Chapter XIX
But what when the memory itself loses any thing, as falls out when we forget and seek that we may recollect? Where in the
end do we search, but in the memory itself? and there, if one thing be perchance offered instead of another, we reject it,
until what we seek meets us; and when it doth, we say, “This is it”; which we should not unless we recognised it, nor recognise
it unless we remembered it. Certainly then we had forgotten it. Or, had not the whole escaped us, but by the part
whereof we had hold, was the lost part sought for; in that the memory felt that it did not carry on together all which
it was wont, and maimed, as it were, by the curtailment of its ancient habit, demanded the restoration of what it missed?
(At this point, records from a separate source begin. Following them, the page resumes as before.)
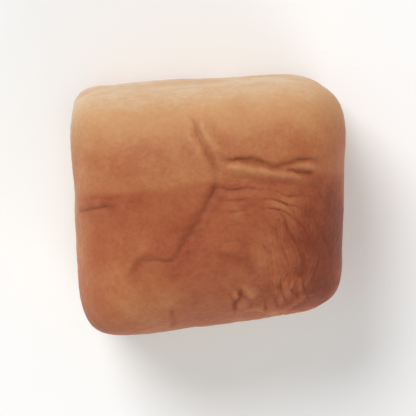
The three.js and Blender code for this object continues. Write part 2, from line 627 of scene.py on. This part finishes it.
def tear_sides(places, torn, deep, depth):
    """The rise or fall of each place from the crumb's strands and bubbles, and the painted shade for how
    deep in a pit it is.
    """
    rise = np.zeros(len(places))
    pore_shade = np.zeros(len(places))
    spots = np.flatnonzero(torn > 0.001)
    here = places[spots]
    swirl = np.column_stack([noise_at(here, (7, 7, 7), 1, seed) for seed in (28.0, 29.3, 30.6)])
    pulled = here + 2.6 * swirl
    strands = 1 - 2 * np.abs(noise_at(pulled, (1.9, 1.9, 5.5), 3, 31.0))
    flakes = 1 - 2 * np.abs(noise_at(pulled, (4.6, 4.6, 3.4), 2, 34.0))
    tufts = noise_at(here, (8, 8, 7), 2, 36.0)
    fluff = noise_at(here, (0.9, 0.9, 1.1), 2, 37.0)
    big = smoothstep(0.36, 0.08, bubbles_at(pulled, (3.8, 3.8, 4.4), 40.0))
    small = smoothstep(0.40, 0.12, bubbles_at(here, (1.7, 1.7, 2.0), 43.0))
    relief = STRANDS * (strands - 0.5) + FLAKES * (flakes - 0.4) + TUFTS * tufts + FLUFF * fluff
    relief -= BIG_BUBBLES * big + SMALL_BUBBLES * small
    sunk = depth * (0.35 + 0.65 * deep[spots])
    rise[spots] = torn[spots] * (relief * (0.4 + 0.6 * deep[spots]) - sunk)
    # Painted shade in the pits, darker the deeper they go.
    pore_shade[spots] = smoothstep(-0.1, -1.3, relief) * torn[spots]
    return rise, pore_shade


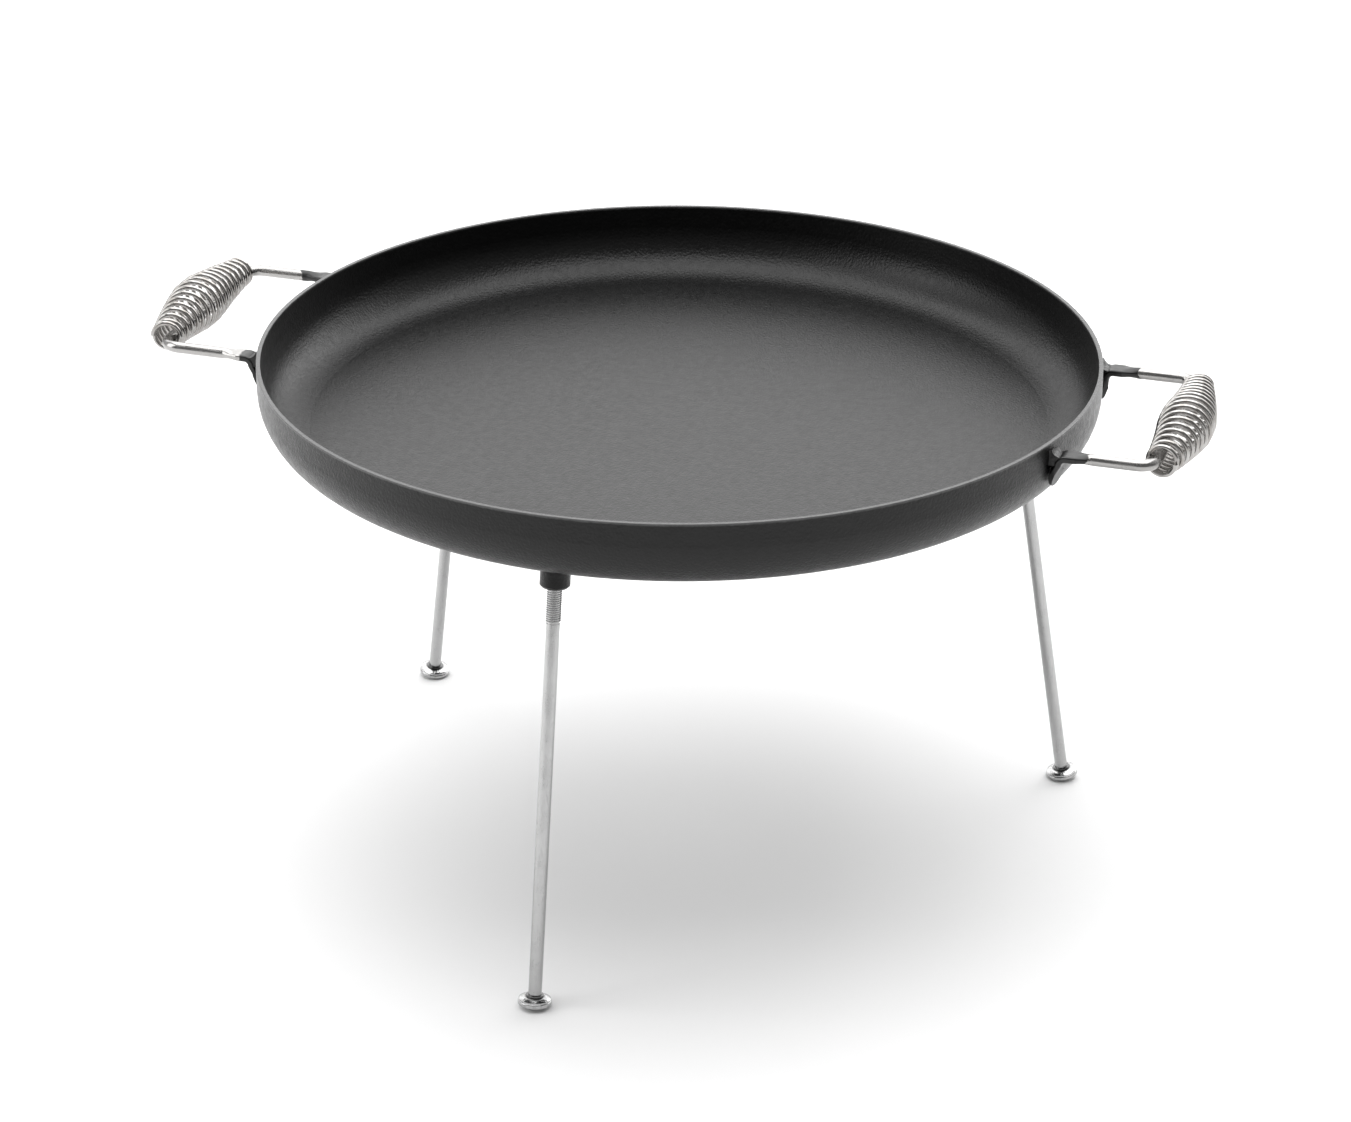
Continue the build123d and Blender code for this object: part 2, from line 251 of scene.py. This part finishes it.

For instance, if we see or think of some one known to us, and having forgotten his name, try to recover it; whatever else
occurs, connects itself not therewith; because it was not wont to be thought upon together with him, and therefore is rejected,
until
that present itself, whereon the knowledge reposes equably as its wonted object. And whence does that present itself,
but out of the memory itself? for even when we recognise it, on being reminded by another, it is thence it comes. For we do
not believe it as something new, but, upon recollection, allow what was named to be right. But were it utterly blotted out
of the mind, we should not remember it, even when reminded. For we have not as yet utterly forgotten that, which we remember
ourselves
to have forgotten. What then we have utterly forgotten, though lost, we cannot even seek after.